Task instructions: Write out all of the lines below, exactly and completely.
** start of Excerpted records **
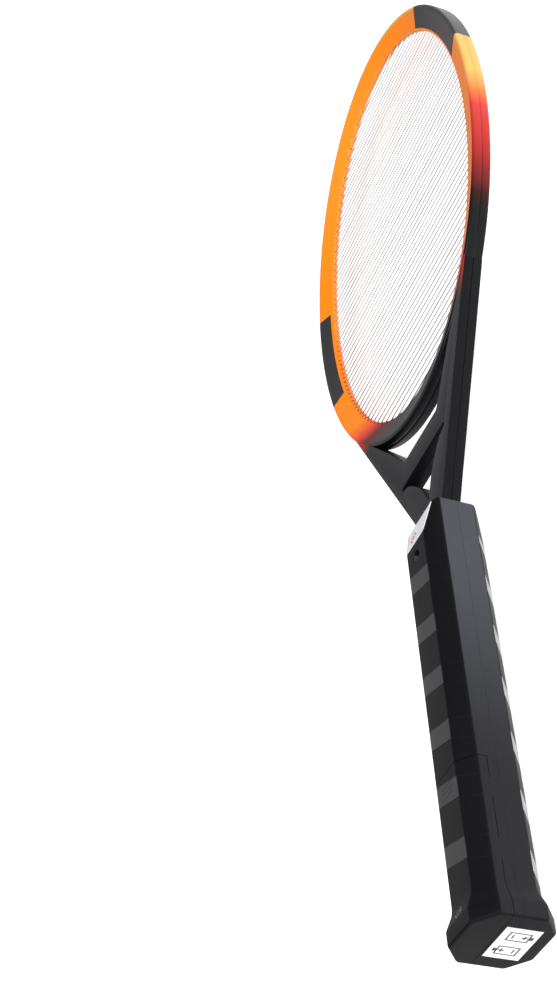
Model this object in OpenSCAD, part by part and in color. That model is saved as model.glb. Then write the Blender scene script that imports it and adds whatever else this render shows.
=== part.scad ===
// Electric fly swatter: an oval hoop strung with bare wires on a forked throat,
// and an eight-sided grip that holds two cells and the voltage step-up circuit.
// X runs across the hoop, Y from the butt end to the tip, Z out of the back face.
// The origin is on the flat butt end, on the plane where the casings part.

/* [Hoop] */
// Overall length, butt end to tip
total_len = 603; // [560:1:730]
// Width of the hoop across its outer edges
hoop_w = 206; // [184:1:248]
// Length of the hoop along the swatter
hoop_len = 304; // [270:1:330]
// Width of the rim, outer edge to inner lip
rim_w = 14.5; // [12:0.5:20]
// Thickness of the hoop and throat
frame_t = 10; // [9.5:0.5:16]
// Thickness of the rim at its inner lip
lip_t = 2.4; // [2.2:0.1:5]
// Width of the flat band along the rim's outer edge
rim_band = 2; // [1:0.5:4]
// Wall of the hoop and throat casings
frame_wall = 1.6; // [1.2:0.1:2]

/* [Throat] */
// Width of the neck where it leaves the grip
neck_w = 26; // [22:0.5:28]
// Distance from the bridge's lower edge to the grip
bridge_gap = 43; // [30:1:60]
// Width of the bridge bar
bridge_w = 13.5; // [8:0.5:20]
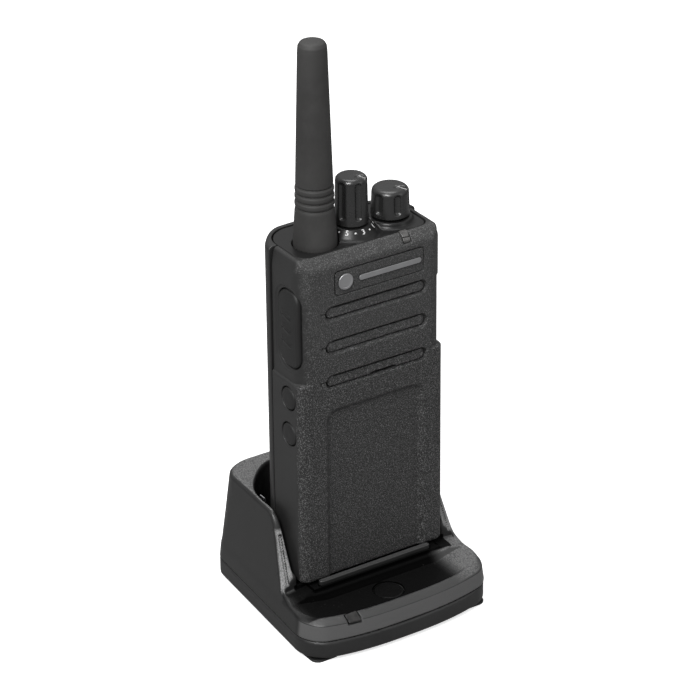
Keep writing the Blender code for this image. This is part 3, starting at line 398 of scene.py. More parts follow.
** end of Excerpted records **
Complete answer:
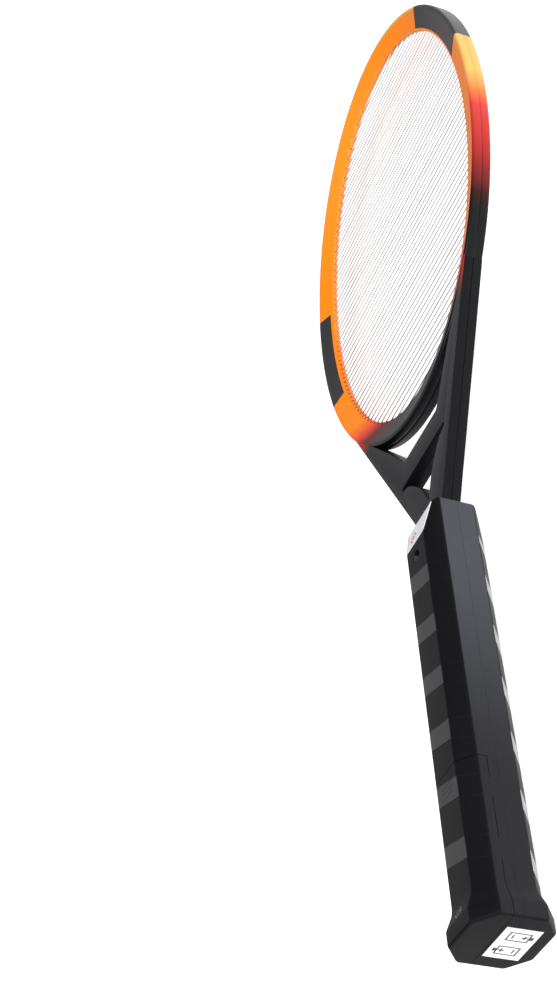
Model this object in OpenSCAD, part by part and in color. That model is saved as model.glb. Then write the Blender scene script that imports it and adds whatever else this render shows.
=== part.scad ===
// Electric fly swatter: an oval hoop strung with bare wires on a forked throat,
// and an eight-sided grip that holds two cells and the voltage step-up circuit.
// X runs across the hoop, Y from the butt end to the tip, Z out of the back face.
// The origin is on the flat butt end, on the plane where the casings part.

/* [Hoop] */
// Overall length, butt end to tip
total_len = 603; // [560:1:730]
// Width of the hoop across its outer edges
hoop_w = 206; // [184:1:248]
// Length of the hoop along the swatter
hoop_len = 304; // [270:1:330]
// Width of the rim, outer edge to inner lip
rim_w = 14.5; // [12:0.5:20]
// Thickness of the hoop and throat
frame_t = 10; // [9.5:0.5:16]
// Thickness of the rim at its inner lip
lip_t = 2.4; // [2.2:0.1:5]
// Width of the flat band along the rim's outer edge
rim_band = 2; // [1:0.5:4]
// Wall of the hoop and throat casings
frame_wall = 1.6; // [1.2:0.1:2]

/* [Throat] */
// Width of the neck where it leaves the grip
neck_w = 26; // [22:0.5:28]
// Distance from the bridge's lower edge to the grip
bridge_gap = 43; // [30:1:60]
// Width of the bridge bar
bridge_w = 13.5; // [8:0.5:20]
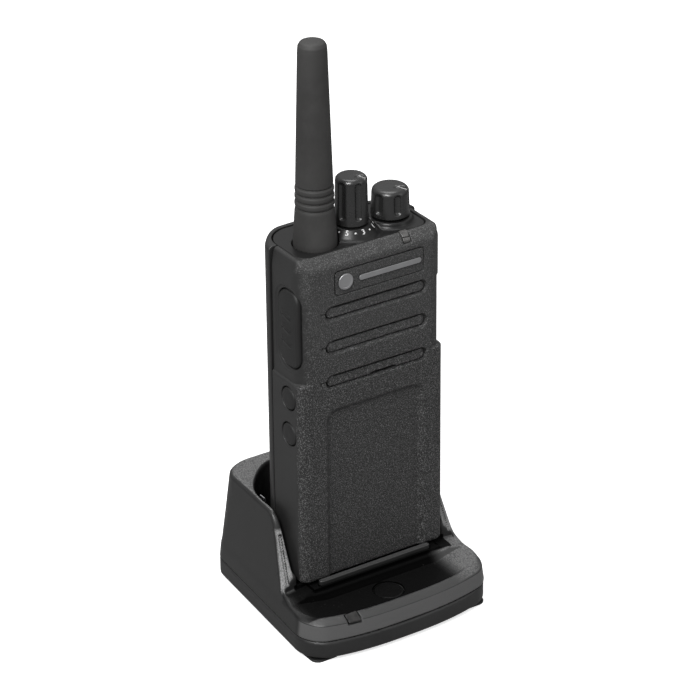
Keep writing the Blender code for this image. This is part 3, starting at line 398 of scene.py. More parts follow.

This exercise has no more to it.